In the circuit above, when the reed switch is open, the base and emitter are both at the supply voltage, the transistor is switched off, and the collector and DS2423 count inputs are pulled to ground by the 1M resistor. When the reed switch is closed the base voltage is pulled down to 10 / (10 + 47) of the supply voltage. When power is supplied from the battery this is about 0.5V which is not enough to switch on the transistor so the count inputs stay at ground. When power is supplied parasitically from the data signal it will be 0.6V, the transistor will switch on, pulling its collector and the DS2423 count inputs to the supply voltage which gives a rising edge that is counted.

 

That's really interesting, and effectively the reverse of how I thought the circuit worked.  The confusing thing for me was that the datasheet stated that the counter would trigger with a negative edge, and the transistor was current sensitive rather than voltage, which threw me.  But what you describe makes sense as you would want to have a device that is as frugal on power as possible so it makes sense to have the transistor turned off in its wait state rather than powered and wasting battery..

[PeterC65]

17 minutes ago, malc-c said:

The confusing thing for me was that the datasheet stated that the counter would trigger with a negative edge, and the transistor was current sensitive rather than voltage, which threw me. 

Which edge the counter triggers on doesn't matter as it sees short pulses which have both rising and falling edges.
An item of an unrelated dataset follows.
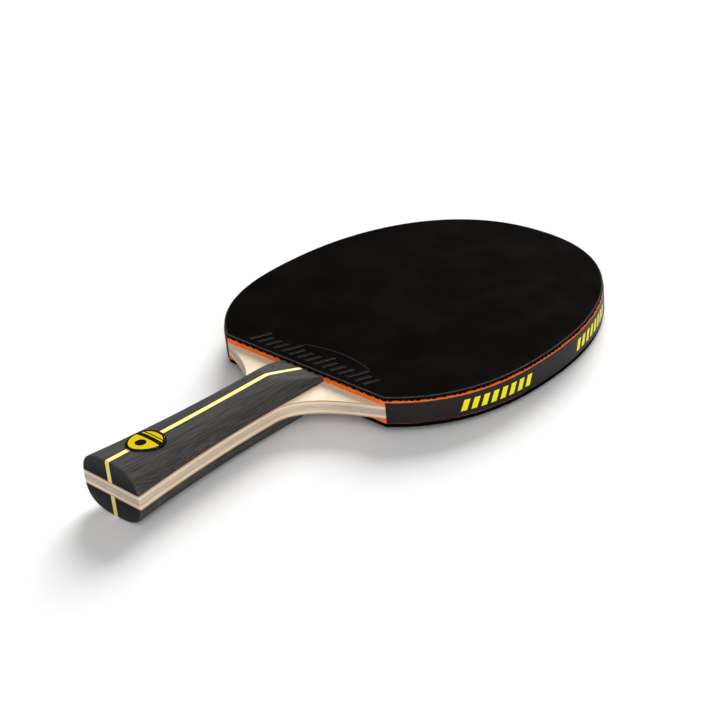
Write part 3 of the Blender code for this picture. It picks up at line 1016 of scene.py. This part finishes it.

Transistors are current sensitive, the collector current is a fixed multiple of the base current, but the multiple is so large that working with currents isn't useful. Instead circuits for switching and even for amplifying configure transistors so that it's the voltages that are important. For switching circuits if the base-emitter voltage is 0.6V then the transistor is switched on, if not then its switched off, and the base-emitter voltage won't go above 0.6V (if you try to drive it higher via a low impedance then you will just blow up the transistor). For amplifier circuits the gain is determined by resistor values only and not by any characteristics of the transistor used.